Moncler R is a new collaboration between London-based designer Christopher Raeburn and Moncler. With military functionality and quirky designs, the 26-piece collection is available at Moncler stores this autumn.
How did Moncler R happen?
I started working with Moncler last summer. I was well aware of the heritage of the brand; I’d read mountaineering books on K2 so it was a real honour to be involved.
Tell us more about the collection – main fabrics, key pieces?

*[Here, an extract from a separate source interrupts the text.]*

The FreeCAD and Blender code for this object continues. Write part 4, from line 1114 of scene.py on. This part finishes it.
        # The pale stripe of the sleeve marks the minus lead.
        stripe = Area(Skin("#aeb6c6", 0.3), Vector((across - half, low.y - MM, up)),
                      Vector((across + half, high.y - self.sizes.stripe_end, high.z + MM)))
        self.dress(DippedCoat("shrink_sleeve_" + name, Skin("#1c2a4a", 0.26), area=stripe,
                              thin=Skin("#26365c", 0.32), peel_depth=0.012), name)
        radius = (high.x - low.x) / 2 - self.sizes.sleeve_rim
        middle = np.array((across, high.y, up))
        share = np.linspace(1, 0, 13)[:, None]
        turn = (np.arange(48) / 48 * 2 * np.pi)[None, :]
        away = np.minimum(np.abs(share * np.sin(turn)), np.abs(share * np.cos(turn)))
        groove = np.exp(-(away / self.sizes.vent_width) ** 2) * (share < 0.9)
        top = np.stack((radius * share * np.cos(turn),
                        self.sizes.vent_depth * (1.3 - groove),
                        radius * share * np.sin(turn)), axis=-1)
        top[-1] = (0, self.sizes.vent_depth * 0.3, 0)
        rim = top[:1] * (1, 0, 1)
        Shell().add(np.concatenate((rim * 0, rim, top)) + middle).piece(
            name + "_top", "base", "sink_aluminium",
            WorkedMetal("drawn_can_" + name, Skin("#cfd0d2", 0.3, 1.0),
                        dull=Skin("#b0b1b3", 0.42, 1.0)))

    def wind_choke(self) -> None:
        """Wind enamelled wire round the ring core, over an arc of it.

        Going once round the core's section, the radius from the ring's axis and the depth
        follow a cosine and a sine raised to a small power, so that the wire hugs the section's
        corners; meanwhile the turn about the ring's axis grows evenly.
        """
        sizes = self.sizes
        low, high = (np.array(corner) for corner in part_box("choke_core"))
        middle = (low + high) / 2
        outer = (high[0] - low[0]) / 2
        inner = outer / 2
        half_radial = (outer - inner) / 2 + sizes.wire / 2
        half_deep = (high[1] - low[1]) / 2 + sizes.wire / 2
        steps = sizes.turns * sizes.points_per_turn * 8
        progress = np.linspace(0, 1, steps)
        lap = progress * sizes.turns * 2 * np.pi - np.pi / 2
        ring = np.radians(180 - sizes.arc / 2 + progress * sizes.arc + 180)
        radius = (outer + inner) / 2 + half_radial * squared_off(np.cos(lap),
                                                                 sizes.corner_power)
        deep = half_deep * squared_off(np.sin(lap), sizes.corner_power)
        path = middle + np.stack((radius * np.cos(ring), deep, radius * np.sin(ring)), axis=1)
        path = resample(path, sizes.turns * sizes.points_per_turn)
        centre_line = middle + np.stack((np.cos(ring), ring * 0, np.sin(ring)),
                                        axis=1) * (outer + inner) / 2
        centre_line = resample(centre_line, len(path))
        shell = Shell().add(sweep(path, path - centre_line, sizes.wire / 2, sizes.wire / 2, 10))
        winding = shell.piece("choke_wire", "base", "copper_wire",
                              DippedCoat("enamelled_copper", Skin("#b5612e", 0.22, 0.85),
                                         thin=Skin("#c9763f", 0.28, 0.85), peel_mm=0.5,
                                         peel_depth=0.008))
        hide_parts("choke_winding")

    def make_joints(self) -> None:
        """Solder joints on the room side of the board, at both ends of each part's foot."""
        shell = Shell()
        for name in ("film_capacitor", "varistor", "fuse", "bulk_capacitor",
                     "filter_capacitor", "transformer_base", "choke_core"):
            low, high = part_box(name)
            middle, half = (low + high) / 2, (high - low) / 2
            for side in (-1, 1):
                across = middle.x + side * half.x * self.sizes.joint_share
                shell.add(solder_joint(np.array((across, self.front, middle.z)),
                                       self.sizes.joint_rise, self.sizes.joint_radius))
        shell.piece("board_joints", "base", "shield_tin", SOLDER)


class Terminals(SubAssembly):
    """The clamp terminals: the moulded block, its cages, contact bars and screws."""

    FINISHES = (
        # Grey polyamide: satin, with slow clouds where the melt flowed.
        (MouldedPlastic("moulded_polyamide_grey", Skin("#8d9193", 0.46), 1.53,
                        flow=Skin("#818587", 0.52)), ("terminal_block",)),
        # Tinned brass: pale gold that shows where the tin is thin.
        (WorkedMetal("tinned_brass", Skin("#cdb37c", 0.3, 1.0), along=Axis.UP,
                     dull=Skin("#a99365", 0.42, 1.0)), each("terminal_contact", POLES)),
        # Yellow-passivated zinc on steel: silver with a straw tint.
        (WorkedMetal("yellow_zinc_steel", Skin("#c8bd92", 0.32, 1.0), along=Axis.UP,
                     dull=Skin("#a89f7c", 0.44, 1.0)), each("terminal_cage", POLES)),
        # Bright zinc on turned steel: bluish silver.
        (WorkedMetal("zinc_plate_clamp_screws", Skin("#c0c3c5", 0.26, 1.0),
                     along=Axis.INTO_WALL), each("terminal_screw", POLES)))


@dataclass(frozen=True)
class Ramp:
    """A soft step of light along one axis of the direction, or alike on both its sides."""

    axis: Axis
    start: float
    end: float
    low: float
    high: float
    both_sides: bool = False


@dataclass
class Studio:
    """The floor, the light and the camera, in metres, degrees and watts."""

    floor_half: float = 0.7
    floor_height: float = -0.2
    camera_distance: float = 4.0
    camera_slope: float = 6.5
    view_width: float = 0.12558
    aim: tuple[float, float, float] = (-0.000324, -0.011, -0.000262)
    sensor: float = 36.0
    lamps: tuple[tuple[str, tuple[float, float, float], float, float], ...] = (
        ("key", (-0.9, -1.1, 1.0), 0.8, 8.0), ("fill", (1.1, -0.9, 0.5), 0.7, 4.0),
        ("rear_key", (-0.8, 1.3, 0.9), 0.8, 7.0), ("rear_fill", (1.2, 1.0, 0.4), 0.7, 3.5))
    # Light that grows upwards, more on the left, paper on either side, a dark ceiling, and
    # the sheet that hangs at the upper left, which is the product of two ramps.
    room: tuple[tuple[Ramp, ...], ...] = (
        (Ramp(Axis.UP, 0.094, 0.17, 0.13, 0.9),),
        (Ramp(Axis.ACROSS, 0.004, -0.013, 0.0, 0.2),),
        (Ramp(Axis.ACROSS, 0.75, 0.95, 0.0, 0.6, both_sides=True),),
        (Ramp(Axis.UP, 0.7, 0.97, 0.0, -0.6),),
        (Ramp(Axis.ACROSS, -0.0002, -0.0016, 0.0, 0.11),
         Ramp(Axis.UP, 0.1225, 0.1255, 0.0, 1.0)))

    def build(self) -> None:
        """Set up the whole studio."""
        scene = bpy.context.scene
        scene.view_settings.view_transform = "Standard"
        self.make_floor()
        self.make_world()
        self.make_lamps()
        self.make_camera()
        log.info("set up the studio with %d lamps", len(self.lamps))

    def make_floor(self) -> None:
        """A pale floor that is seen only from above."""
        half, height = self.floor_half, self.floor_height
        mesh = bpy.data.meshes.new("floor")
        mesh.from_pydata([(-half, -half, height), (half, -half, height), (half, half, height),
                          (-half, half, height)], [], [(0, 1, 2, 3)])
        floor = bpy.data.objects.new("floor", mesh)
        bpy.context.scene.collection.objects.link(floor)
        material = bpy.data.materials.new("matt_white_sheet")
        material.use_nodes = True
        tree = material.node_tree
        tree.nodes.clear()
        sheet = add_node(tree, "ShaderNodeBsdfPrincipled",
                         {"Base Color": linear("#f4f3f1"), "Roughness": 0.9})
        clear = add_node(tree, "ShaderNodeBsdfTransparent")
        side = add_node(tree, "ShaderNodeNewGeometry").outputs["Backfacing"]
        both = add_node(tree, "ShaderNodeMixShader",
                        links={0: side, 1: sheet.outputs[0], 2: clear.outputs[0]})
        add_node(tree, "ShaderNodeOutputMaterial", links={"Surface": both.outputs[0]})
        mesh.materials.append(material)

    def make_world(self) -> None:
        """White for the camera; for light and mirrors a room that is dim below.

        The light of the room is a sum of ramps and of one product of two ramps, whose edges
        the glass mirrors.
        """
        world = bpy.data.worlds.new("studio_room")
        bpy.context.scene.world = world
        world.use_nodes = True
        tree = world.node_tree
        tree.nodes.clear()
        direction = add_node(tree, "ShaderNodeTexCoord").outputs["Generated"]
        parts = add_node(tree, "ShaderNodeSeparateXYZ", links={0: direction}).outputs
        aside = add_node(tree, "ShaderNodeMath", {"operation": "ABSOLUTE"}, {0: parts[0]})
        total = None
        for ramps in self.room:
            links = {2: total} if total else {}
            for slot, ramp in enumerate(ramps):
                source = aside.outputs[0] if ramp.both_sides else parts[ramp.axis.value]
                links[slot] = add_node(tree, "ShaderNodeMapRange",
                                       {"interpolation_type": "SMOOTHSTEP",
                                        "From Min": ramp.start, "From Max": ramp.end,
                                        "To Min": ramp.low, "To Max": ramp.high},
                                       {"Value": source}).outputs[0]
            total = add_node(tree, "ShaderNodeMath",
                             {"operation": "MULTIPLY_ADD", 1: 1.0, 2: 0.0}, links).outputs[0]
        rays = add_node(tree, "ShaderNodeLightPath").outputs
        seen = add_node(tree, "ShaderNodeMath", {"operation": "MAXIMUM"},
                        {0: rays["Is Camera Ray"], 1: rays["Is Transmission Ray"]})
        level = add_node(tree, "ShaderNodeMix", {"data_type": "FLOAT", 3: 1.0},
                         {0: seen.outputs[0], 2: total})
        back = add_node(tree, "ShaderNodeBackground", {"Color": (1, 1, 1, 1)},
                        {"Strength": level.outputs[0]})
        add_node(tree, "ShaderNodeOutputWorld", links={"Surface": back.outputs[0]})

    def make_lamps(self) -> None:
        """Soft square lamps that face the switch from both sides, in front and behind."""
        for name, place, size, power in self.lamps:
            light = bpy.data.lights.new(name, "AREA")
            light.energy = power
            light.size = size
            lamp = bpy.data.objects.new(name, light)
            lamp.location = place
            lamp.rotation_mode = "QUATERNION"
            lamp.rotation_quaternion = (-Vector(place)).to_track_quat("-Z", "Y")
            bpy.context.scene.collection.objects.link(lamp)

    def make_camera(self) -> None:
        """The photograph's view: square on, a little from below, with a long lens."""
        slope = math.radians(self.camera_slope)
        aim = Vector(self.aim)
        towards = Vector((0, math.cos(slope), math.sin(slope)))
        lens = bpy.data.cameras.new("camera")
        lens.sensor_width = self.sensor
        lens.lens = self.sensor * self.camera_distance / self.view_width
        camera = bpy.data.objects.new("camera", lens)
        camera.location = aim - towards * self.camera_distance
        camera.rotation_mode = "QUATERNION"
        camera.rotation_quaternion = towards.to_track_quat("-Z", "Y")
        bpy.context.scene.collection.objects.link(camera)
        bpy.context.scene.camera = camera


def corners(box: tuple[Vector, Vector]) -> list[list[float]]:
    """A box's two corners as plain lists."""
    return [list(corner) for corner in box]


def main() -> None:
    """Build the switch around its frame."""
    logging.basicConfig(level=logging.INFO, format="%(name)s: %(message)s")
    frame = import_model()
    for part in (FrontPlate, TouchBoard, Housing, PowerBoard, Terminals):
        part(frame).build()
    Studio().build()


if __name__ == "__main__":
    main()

A lot of the garments are adaptable – some of my favourites are traditional down parkas but with drawcord systems running throughout; the idea is that you can cinch them in and really play with their volumes and size. We’ve used a lot of Swiss and Italian fabrics, mixing wools with synthetics. There are also knitwear pieces and trousers.
Where did you find your inspiration for Moncler R?
My work revolves around military functionality and a certain amount of playfulness. By working with Moncler I was able to push the conceptual side of what I do. I wanted to be sure that I respected the history of Moncler but it was also important to bring something new to the table. I really hope that we’ve achieved that.